Gov. Michelle Lujan Grisham wanted this office and wanted to make outdoor recreation a priority, so we can diversify away from oil and gas. Here, 46 percent of the GDP is oil and gas right now. We also have the Energy Transition Act to move toward renewable energy. Stephanie Garcia Richards is the land commissioner and she’s making it her mandate to open up trust lands for recreation and not just the highest value use, which is typically oil and gas leases. Conservation and access are lynchpins of the outdoor recreation office.

What have been your tasks in the first month?

Right now, I’m on my way back from a listening tour to hear what towns and cities throughout the state are most excited about when it comes to outdoor recreation opportunities. I asked Luis Benitez (Colorado’s former outdoor recreation industry office director) the first thing he did when he took office and he said he asked for gas money and drove around Colorado. Peter Mitchell, the Deputy Director of the Outdoor Recreation Division, and I went to Silver City, almost 300 miles from Santa Fe, then Deming, Truth or Consequences, and Elephant Butte to listen to residents’ needs. All told, we traveled about 650 miles.
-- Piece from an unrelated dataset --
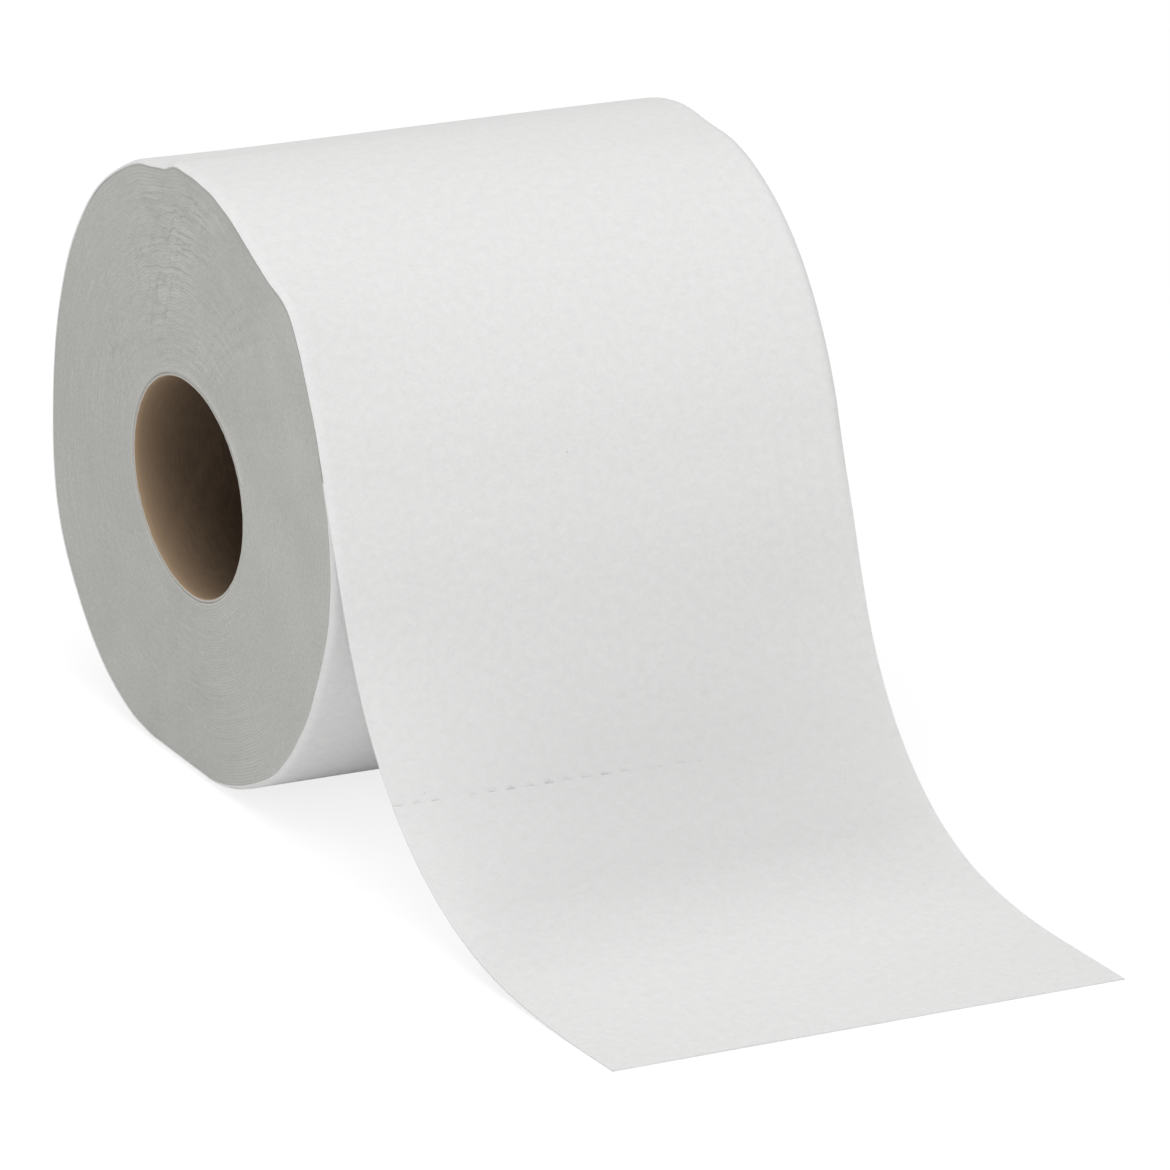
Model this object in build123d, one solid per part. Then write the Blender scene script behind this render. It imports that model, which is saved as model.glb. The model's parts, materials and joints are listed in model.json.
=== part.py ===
"""Toilet paper roll lying on its side, with the free end of its web drawn off over the front.

Two pieces: a cardboard core, and one long web of tissue wound on it.
Millimetres. X runs along the roll, the free end lies towards -Y, and +Z is up.
The origin is on the axis of the core, half way along it.
"""
import os
from math import cos, pi, radians, sin

from build123d import *

# Core: a cardboard tube that ends a little inside the paper, which is glued to it
core_bore_diameter = 39.8
core_wall = 0.6
core_setback = 0.4
glue_line = 0.05

# Web of tissue
web_width = 103.0
sheet_thickness = 0.3

# Wound roll: it is soft, so its outline is a little off centre, a little oval and flat where it rests
roll_radius = 55.6
off_centre = 2.1
off_centre_angle = 122.0
oval = 1.3
oval_angle = 49.0
rest_height = 51.8

# Turns as they show at the two ends: each drawn turn is a bundle of real ones, whose edges slant
# outwards by turn_step, and the last bundle stands proud at the full width of the web
drawn_turns = 10
turn_step = 0.35
last_turn_depth = 1.6
last_turn_proud = 0.15
points_per_turn = 12

# Free end of the web: it lifts off the front of the roll, hangs, and curls forward to lie flat
lift_off_angle = 160.0
lift_gap = 0.1
curl_radius = 76.0
tail_reach = 153.3

# Perforation between the last two sheets: slits with a tie of paper between each two
sheet_length = 80.5
slit_length = 2.0
slit_tie = 1.75
slit_width = 0.25

# Worked out from the sizes above
core_radius = core_bore_diameter / 2 + core_wall
hole_radius = core_radius + glue_line
half_width = web_width / 2
seam = radians(lift_off_angle)
small_share = 1e-4


def outline_radius(angle):
    """Radius of the outermost turn, at an angle that runs from the back over the top to the front."""
    return (
        roll_radius
        + off_centre * cos(angle - radians(off_centre_angle))
        + oval * cos(2 * (angle - radians(oval_angle)))
    )


def outline_point(angle, inset):
    """Point that lies inset from the outermost turn, as (y, z) in the section of the roll."""
    radius = outline_radius(angle) - inset
    return Vector(radius * cos(angle), radius * sin(angle))


def smooth_turn(point_at):
    """One turn as a smooth curve, through points that a formula gives for the share of the turn."""
    shares = [i / points_per_turn for i in range(points_per_turn + 1)]
    start = (point_at(small_share) - point_at(0)) / small_share
    end = (point_at(1) - point_at(1 - small_share)) / small_share
    points = [point_at(share) for share in shares]
    return Edge.make_spline(points, [start, end], parameters=shares, scale=False)


def wound_radius(turns, angle):
    """Radius of the spiral after so many turns. The first and the last turn are closed rings."""
    last = drawn_turns - 1
    wound = min(max(turns - 1, 0), last) / last
    widest = outline_radius(angle) - last_turn_depth
    return hole_radius + wound * (widest - hole_radius)


def spiral_turn(turn, start_x, end_x):
    """One turn of the spiral, from the plane at start_x to the plane at end_x."""
    def point_at(share):
        angle = seam + 2 * pi * share
        radius = wound_radius(turn + share, angle)
        return Vector(start_x + (end_x - start_x) * share, radius * cos(angle), radius * sin(angle))

    return smooth_turn(point_at)


def wound_end(side):
    """Faces of one end of the roll: the slanted edges of the turns, and the step from each to the next."""
    high_x = side * (half_width - last_turn_proud)
    low_x = side * (half_width - last_turn_proud - turn_step)
    low = [spiral_turn(turn, low_x, low_x) for turn in range(drawn_turns - 1)]
    low.append(spiral_turn(drawn_turns - 1, low_x, high_x))
    high = [spiral_turn(1, low_x, high_x)]
    high += [spiral_turn(turn, high_x, high_x) for turn in range(2, drawn_turns + 1)]
    slants = [Face.make_surface_from_curves(*edges) for edges in zip(low, high)]
    steps = [Face.make_surface_from_curves(*edges) for edges in zip(low[1:], high[:-1])]
    return slants + steps, low[0], high[-1]


def tail_corners(depth):
    """Where one side of the free end starts, meets the surface that it lies on, and ends."""
    start = outline_point(seam, 0)
    along = (start - outline_point(seam - small_share, 0)).normalized()
    inward = Vector(-along.Y, along.X)
    top = start + inward * depth
    level = sheet_thickness - rest_height - depth
    corner = top + along * ((level - top.Y) / along.Y)
    return top, corner, Vector(-tail_reach, level)


def outer_side():
    """Line of the outer side of the free end: straight off the roll, round the curl and along the flat."""
    return FilletPolyline(*tail_corners(0), radius=curl_radius)


def outermost_turn():
    """The last turn in the section of the roll, from under the free end round to where that lifts off."""
    under_tail = sheet_thickness + lift_gap

    def point_at(share):
        return outline_point(seam + 2 * pi * share, under_tail * (1 - share**2))

    return smooth_turn(point_at)


def tail_edges(turn):
    """The free end in the section of the roll: its outer side, its end, and its inner side back to the roll."""
    top, corner, end = tail_corners(sheet_thickness)
    inner_side = FilletPolyline(end, corner, top, radius=curl_radius + sheet_thickness)
    cut_end = Edge.make_line(outer_side() @ 1, end)
    crevice = Edge.make_line(top, turn @ 0)
    return outer_side().edges() + [cut_end] + inner_side.edges() + [crevice]


def wound_web():
    """The web as one closed skin: the two wound ends, the side of the roll, the free end and the hole."""
    turn = outermost_turn()
    tail = tail_edges(turn)
    faces = []
    rims = []
    for side in (-1, 1):
        turns, inner_rim, outer_rim = wound_end(side)
        x = side * half_width
        plane = Plane.YZ.offset(x)
        proud_rim = spiral_turn(drawn_turns, x, x)
        margin = plane * Face(Wire([turn] + tail)) - Face(Wire([proud_rim]))
        faces += turns + [Face.make_surface_from_curves(outer_rim, proud_rim)] + margin.faces()
        rims.append([inner_rim, (plane * turn).edge()])
    faces += [Face.make_surface_from_curves(*edges) for edges in zip(*rims)]
    start = Plane.YZ.offset(-half_width)
    faces += [Face.extrude((start * edge).edge(), Vector(web_width, 0, 0)) for edge in tail]
    return Solid(Shell(faces))


def flat_spot_cut():
    """Everything below the surface that the roll rests on."""
    reach = 2 * roll_radius
    block = Box(2 * web_width, reach, reach, align=(Align.CENTER, Align.CENTER, Align.MAX))
    return Pos(0, 0, -rest_height) * block


def perforation_cuts():
    """The row of slits across the free end, one sheet from its end."""
    side = outer_side()
    share = 1 - sheet_length / side.length
    place, along = side @ share, side % share
    across = Plane(
        origin=(0, place.X, place.Y),
        x_dir=(1, 0, 0),
        z_dir=(0, -along.Y, along.X),
    )
    pitch = slit_length + slit_tie
    count = int((web_width - slit_tie) / pitch)
    slit = Box(slit_length, slit_width, 4 * sheet_thickness)
    return [across * Pos((i - (count - 1) / 2) * pitch, 0, 0) * slit for i in range(count)]


def tissue_web():
    """The wound web with its free end, flat spot and perforation, as one solid."""
    return wound_web() - flat_spot_cut() - perforation_cuts()


def cardboard_core():
    """The tube that the web is wound on."""
    length = web_width - 2 * (last_turn_proud + turn_step + core_setback)
    tube = Cylinder(core_radius, length) - Cylinder(core_radius - core_wall, length)
    return Rot(0, 90, 0) * tube


os.makedirs("parts", exist_ok=True)
for name, piece in (("tissue_web", tissue_web()), ("cardboard_core", cardboard_core())):
    export_step(piece, f"parts/{name}.step")
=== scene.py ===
# %% [markdown]
# # Toilet paper roll with its free end drawn off
# The part is a cardboard tube with one long web of tissue wound on it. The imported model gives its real
# sizes and places. This lesson gives it the looks: the turns of paper that show at the two ends, the
# soft last turn with its hanging end and its row of slits, and the board of the tube. Everything is in
# metres, with X along the roll, the free end towards -Y, and the origin on the axis of the tube.

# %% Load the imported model
import json
import math

import bmesh
import bpy
from mathutils import Matrix, Vector, noise


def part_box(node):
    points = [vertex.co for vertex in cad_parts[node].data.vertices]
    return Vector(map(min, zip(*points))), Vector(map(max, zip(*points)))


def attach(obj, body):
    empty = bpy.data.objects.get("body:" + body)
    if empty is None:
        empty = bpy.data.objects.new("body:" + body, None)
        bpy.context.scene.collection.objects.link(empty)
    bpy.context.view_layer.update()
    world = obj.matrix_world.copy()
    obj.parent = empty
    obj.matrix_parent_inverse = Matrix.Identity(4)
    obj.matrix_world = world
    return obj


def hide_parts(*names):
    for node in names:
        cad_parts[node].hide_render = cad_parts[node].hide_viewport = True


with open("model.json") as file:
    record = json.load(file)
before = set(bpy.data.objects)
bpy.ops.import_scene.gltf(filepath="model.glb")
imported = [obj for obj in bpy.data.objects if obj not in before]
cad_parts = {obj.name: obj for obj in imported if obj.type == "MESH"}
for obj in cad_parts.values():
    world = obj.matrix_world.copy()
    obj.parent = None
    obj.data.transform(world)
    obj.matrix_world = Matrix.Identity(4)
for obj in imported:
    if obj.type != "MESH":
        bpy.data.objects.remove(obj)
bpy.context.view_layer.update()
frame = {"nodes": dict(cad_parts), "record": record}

print("nodes", sorted(frame["nodes"]))

# %% [markdown]
# ## Sizes
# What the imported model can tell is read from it: the width of the web, the level on which the roll
# rests, the tube's radius and length. What it can't tell, such as how far the roll is out of round, is
# written here once, in millimetres, with the same values as in the part's source.

# %% Sizes
MM = 0.001
web_low, web_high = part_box("tissue_web")
tube_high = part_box("cardboard_core")[1]
HALF_WIDTH = web_high.x
REST = -web_low.z
TUBE_RADIUS = tube_high.z
TUBE_HALF_LENGTH = tube_high.x
BORE = next(m for m in frame["record"]["mounts"] if m["kind"] == "bore")
BORE_RADIUS = BORE["dims"]["r_mm"] * MM
GLUE_LINE = 0.05 * MM
HOLE_RADIUS = TUBE_RADIUS + GLUE_LINE
ROLL_RADIUS = 55.6 * MM
OFF_CENTRE = 2.1 * MM
OFF_CENTRE_ANGLE = math.radians(122.0)
OVAL = 1.3 * MM
OVAL_ANGLE = math.radians(49.0)
SHEET = 0.3 * MM
LIFT_OFF = math.radians(160.0)
print(f"web {2 * HALF_WIDTH / MM:.1f} mm wide, tube {2 * TUBE_RADIUS / MM:.1f} mm across")

# %% [markdown]
# ## The outline of the roll
# A soft roll is never quite round. Its outermost turn is a circle pushed off centre, pressed a little
# oval and a little three-sided, and flattened where it rests. One formula gives its radius at each
# angle, from the back over the top to the front. Where the formula meets the level of the floor, the
# two are blended, so that the paper goes over into its flat spot without an edge. Every turn inside
# follows this outline.

# %% Outline of the roll
THREE_SIDED = 0.65 * MM
THREE_SIDED_ANGLE = math.radians(-43.0)
BLEND = 0.8 * MM
BLEND_SHIFT = 0.55
NEAR_FLOOR = 0.5


def outline_radius(angle):
    """Radius of the outermost turn, flat where it rests."""
    radius = (
        ROLL_RADIUS
        + OFF_CENTRE * math.cos(angle - OFF_CENTRE_ANGLE)
        + OVAL * math.cos(2 * (angle - OVAL_ANGLE))
        + THREE_SIDED * math.cos(3 * (angle - THREE_SIDED_ANGLE))
    )
    fall = -math.sin(angle)
    if fall > NEAR_FLOOR:
        floor_radius = REST / fall
        apart = (floor_radius + BLEND_SHIFT * BLEND - radius) / BLEND
        radius = min(radius - BLEND * math.log(1 + math.exp(-apart)), floor_radius)
    return radius


print("radius at the top", round(outline_radius(math.pi / 2) / MM, 2), "mm")

# %% [markdown]
# ## Dents at the two ends
# Handling has dented the roll, most of all at its left end. Each dent is a smooth hill or hollow that
# runs round a part of the rim and fades out along the roll, and close to the floor there is none.

# %% Dents at the two ends
DENTS_LEFT = (
    # angle, half width in degrees, height in mm
    (2.0, 13.0, -0.5),
    (32.0, 9.0, 0.55),
    (48.0, 12.0, 1.1),
    (62.0, 30.0, 0.5),
    (66.0, 6.0, 0.25),
    (73.0, 5.0, -0.8),
    (77.0, 2.0, -0.45),
    (81.5, 2.5, 0.3),
    (110.0, 10.0, -0.8),
    (127.0, 5.5, 1.6),
    (134.0, 8.0, 1.5),
    (160.0, 9.0, -0.5),
    (199.0, 8.0, -0.6),
    (227.0, 9.0, 0.75),
    (305.0, 18.0, 0.9),
    (334.0, 14.0, 1.2),
)
DENTS_RIGHT = (
    (65.0, 25.0, -0.45),
    (91.0, 7.0, -0.9),
    (122.0, 20.0, 0.75),
)
DENT_LENGTH = 22 * MM
DENT_CLEARANCE = 1.3 * MM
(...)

Axie Navas is an avid skier, hiker, and biker. She is pictured skiing Kachina, at Taos Ski Valley,Courtesy

What’s unique about New Mexico’s outdoor recreation industry?

The tagline for the tourism here is “adventure steeped in culture.” I think that sums it up well. You have a lot of tribal land and a lot of tribes doing awesome things when it comes to outdoor recreation. You have this melding of culture that has led to a very different state than Colorado or Utah or Arizona. I think you get that when you’re out in these towns.

Part of the legislation that passed was the Outdoor Equity Fund. That came about organically through a couple leaders in this space who really wanted to make sure outdoor recreation is equitable. The fund will go to applicants who serve kids from urban, rural, and tribal parts of the state. We’ll give grants to programs that get these kids outside, and ideally teach them about some aspect of the outdoors, like climate change or Leave No Trace–basic stewardship principals. It’s a super robust initiative.

What existing outdoor companies are you helping to grow?

There’s a 21-year-old making really high-quality, lightweight dry bags in his basement in Silver City. There are also a few really cool companies in Aztec, a tiny town almost on the northern border with Colorado, called Jack’s Plastic Welding and Paco Pads. They make custom rafts and super cush sleeping pads with a cult following. There’s another guy in Albuquerque with an app to help retailers quantify the benefits of brick and mortar. I think there are probably about a dozen companies of varying sizes and we want to sit down with their CEOs and say, “How can we help?” New Mexico, at least right now, doesn’t have a VF Corporation or a Salewa or a Patagonia. It’s only a matter of time, but right now, there’s some work we can do uniting the groups already here and building up these scrappy guys who are doing awesome work.

How will storytelling continue to play into your career?

The office was created through a legislative action, so we’ll be using storytelling to show legislators what we’ve done by weaving that into a coherent narrative. Another mission of the office is telling the story of New Mexico and the outdoor recreation opportunities here, and getting creative with how we do that. New Mexico is actually a leader in this space. A lot of people think it’s mostly desert and there’s not a lot to do outside, and that’s totally false.